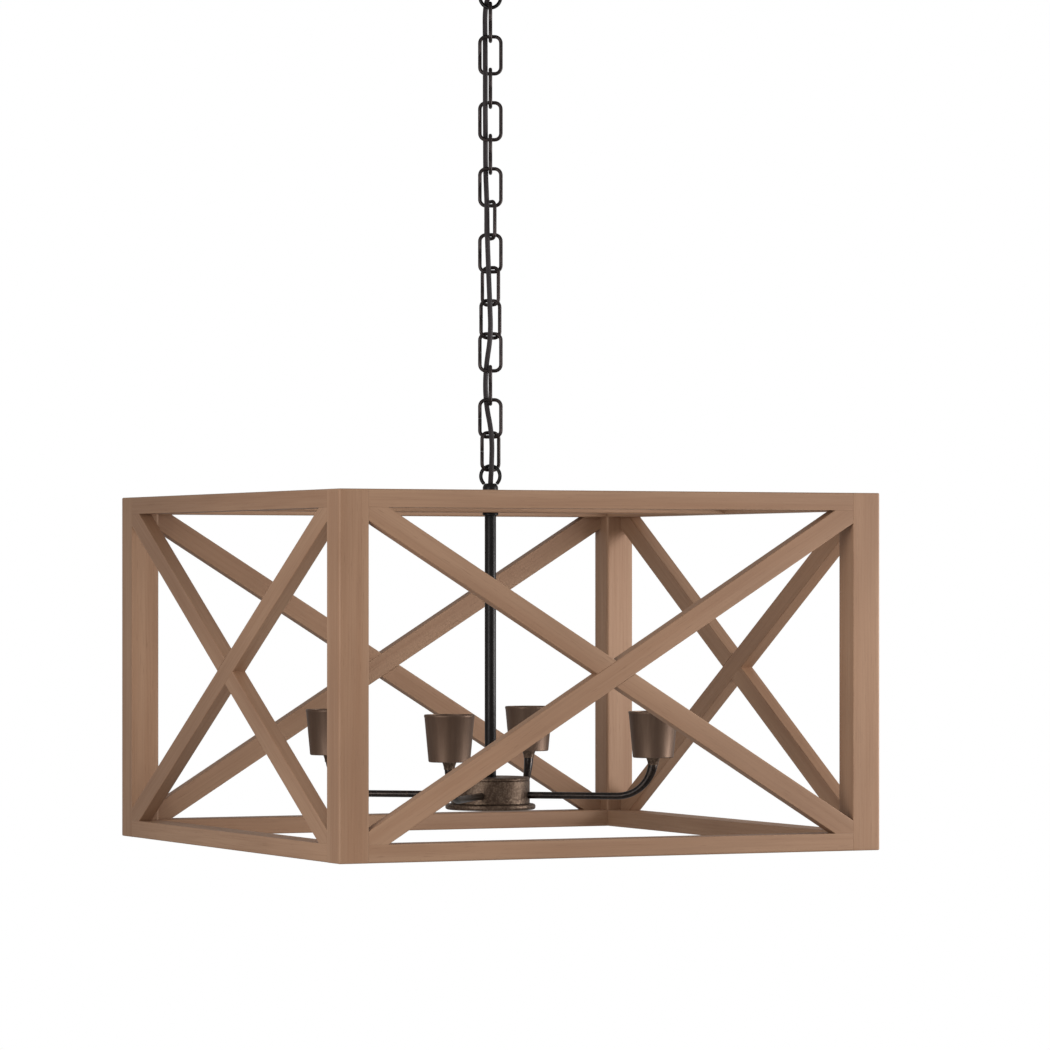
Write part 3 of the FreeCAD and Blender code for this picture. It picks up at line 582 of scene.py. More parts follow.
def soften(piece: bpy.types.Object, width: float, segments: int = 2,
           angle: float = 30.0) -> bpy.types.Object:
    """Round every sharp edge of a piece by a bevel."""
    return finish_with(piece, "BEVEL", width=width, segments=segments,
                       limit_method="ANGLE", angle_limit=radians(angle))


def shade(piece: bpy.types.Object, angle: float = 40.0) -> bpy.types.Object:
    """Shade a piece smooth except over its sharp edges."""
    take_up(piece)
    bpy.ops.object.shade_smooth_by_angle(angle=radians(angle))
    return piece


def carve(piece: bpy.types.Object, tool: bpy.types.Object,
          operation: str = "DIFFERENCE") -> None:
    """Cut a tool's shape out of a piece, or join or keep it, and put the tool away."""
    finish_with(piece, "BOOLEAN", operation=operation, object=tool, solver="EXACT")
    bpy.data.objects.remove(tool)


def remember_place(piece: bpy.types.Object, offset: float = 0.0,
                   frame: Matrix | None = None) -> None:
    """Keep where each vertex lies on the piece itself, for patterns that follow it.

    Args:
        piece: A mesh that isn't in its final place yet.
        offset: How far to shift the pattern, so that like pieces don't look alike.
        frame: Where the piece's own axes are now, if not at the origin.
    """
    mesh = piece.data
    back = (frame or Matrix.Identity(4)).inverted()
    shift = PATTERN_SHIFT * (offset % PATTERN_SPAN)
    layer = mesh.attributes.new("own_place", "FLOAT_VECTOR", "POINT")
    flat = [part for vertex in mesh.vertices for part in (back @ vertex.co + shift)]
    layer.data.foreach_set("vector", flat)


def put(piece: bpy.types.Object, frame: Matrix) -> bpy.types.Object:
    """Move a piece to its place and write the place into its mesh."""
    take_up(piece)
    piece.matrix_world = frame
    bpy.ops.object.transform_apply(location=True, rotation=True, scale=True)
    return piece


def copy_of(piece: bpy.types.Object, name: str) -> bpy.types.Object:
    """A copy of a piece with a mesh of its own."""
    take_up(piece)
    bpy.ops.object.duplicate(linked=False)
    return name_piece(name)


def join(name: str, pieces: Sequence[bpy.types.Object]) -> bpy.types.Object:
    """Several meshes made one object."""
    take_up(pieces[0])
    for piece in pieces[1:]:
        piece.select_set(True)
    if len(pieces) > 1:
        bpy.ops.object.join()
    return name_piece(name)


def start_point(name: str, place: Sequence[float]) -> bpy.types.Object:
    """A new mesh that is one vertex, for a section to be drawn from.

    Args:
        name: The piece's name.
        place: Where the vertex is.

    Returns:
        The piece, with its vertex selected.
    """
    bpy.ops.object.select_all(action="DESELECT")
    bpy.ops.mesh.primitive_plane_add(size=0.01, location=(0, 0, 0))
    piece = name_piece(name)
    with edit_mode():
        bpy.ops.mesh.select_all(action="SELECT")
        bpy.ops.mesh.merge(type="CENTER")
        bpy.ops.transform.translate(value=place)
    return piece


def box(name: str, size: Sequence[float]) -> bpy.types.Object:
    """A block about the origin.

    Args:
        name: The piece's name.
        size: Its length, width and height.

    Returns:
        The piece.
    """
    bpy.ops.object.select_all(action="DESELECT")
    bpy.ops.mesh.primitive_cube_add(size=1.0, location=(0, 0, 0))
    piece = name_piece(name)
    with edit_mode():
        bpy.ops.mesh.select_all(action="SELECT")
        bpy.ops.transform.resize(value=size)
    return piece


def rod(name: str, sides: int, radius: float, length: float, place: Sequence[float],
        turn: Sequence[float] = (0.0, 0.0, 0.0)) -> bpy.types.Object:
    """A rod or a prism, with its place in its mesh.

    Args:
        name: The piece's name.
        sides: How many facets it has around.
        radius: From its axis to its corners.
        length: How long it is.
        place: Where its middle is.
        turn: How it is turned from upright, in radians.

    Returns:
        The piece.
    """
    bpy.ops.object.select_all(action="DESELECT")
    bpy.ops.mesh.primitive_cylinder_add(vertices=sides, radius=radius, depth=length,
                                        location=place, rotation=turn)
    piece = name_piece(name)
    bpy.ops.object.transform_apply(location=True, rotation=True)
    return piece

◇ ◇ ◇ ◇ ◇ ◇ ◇

Exercise -
Please print the material above exactly as it appears, from its first line through the line containing "that follow it.", inclusive, and stop there.

Response -
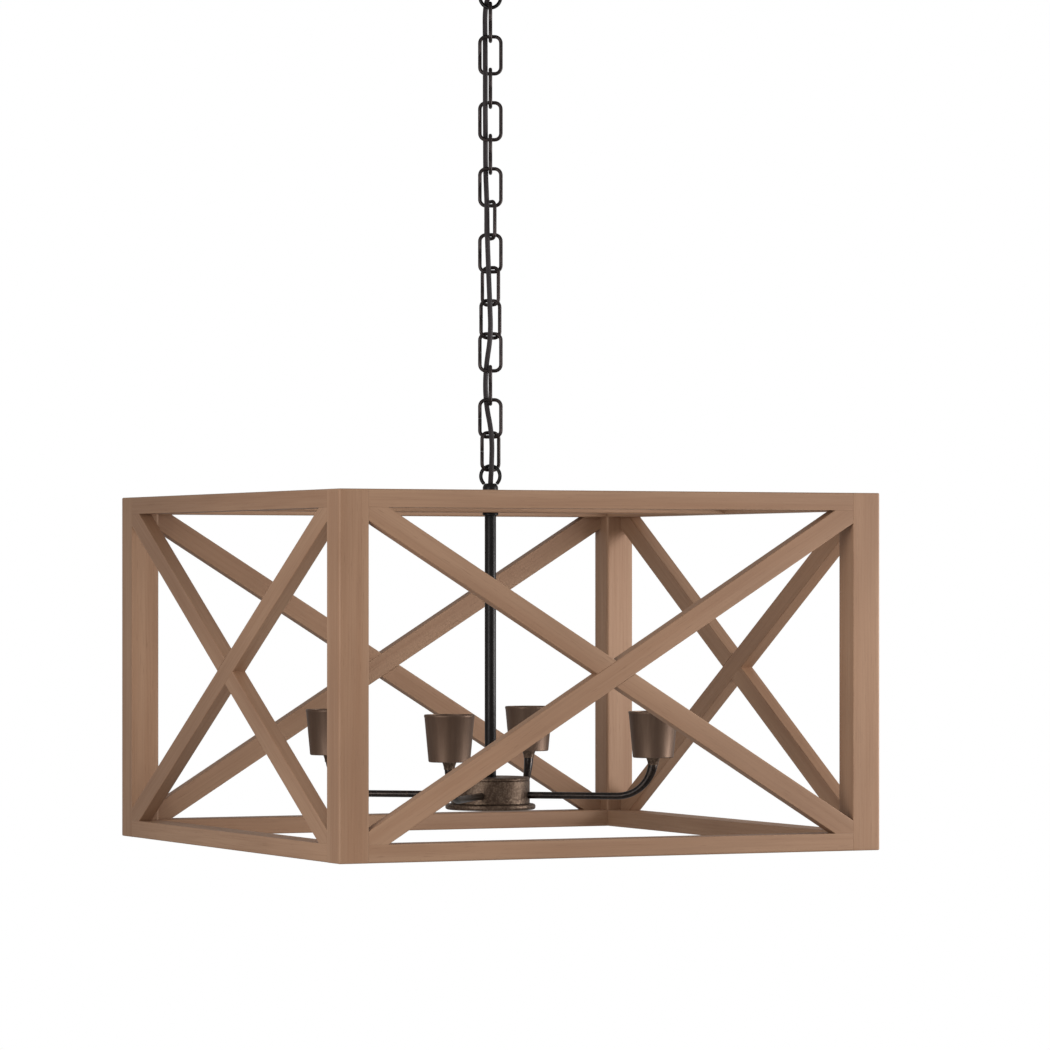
Write part 3 of the FreeCAD and Blender code for this picture. It picks up at line 582 of scene.py. More parts follow.
def soften(piece: bpy.types.Object, width: float, segments: int = 2,
           angle: float = 30.0) -> bpy.types.Object:
    """Round every sharp edge of a piece by a bevel."""
    return finish_with(piece, "BEVEL", width=width, segments=segments,
                       limit_method="ANGLE", angle_limit=radians(angle))


def shade(piece: bpy.types.Object, angle: float = 40.0) -> bpy.types.Object:
    """Shade a piece smooth except over its sharp edges."""
    take_up(piece)
    bpy.ops.object.shade_smooth_by_angle(angle=radians(angle))
    return piece


def carve(piece: bpy.types.Object, tool: bpy.types.Object,
          operation: str = "DIFFERENCE") -> None:
    """Cut a tool's shape out of a piece, or join or keep it, and put the tool away."""
    finish_with(piece, "BOOLEAN", operation=operation, object=tool, solver="EXACT")
    bpy.data.objects.remove(tool)


def remember_place(piece: bpy.types.Object, offset: float = 0.0,
                   frame: Matrix | None = None) -> None:
    """Keep where each vertex lies on the piece itself, for patterns that follow it.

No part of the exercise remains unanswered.